Builder's Tip: Using Wall-Sheathing as Insulation Stops I switched to blown-in cellulose insulation in the attics of new homes a few years ago. But while watching the installers prepping one job, I saw all the trouble that they had to go to — stapling cardboard insulation stops between the rafters or trusses above the exterior-wall plates ― just to keep the insulation from falling down into the soffit. So I came up with the idea to make the job easier and just as effective. As you can see in the accompanying drawing, I let the exterior-wall sheathing extend above the top plate and become an integral insulation stop.

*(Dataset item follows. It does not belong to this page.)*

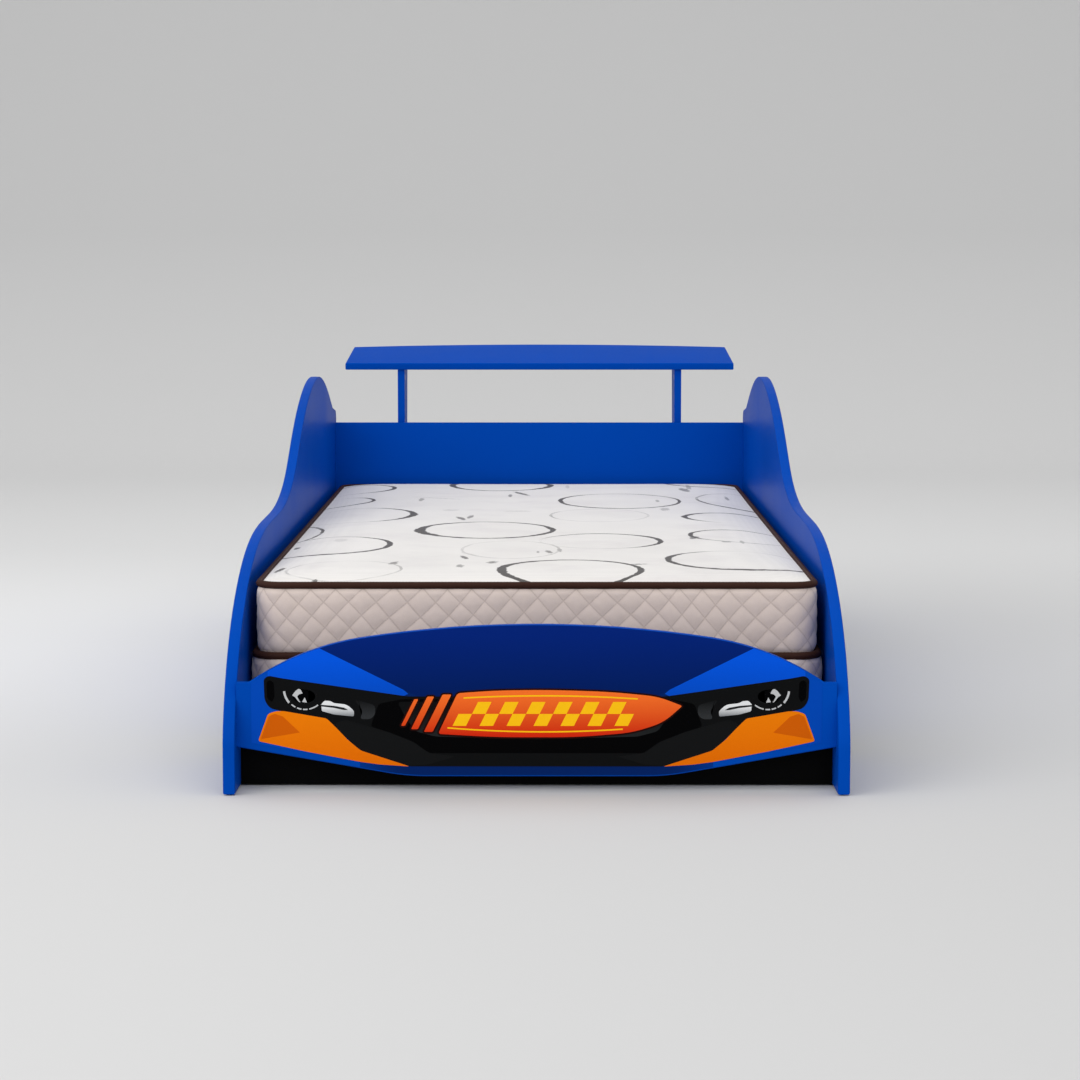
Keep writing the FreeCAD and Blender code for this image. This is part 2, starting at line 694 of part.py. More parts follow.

Here’s what I do: - Instead of trimming one foot off the last row of the sheathing so it is flush with the top plates, I let it run above the plate.
- I calculate the height between the bottom and top truss chords at the point above the outside face of the exterior wall.
- Then I deduct 1-1⁄2 inches from the distance — to leave a ventilation slot between the top of the wall sheathing and the underside of the roof sheathing ― and cut off the rest.
- After the wall sheathing is nailed on, I mark the roof-truss layout along the top edge of the sheathing and squared down the lines to the top-plate level. Then, before lifting the walls, I cut 1-3⁄4-inch slots for each truss to drop into.
The slots have an added benefit for truss installation: They quickly position each truss and allow me to float the walls beneath until they can be tweaked straight. Then I nail down the trusses.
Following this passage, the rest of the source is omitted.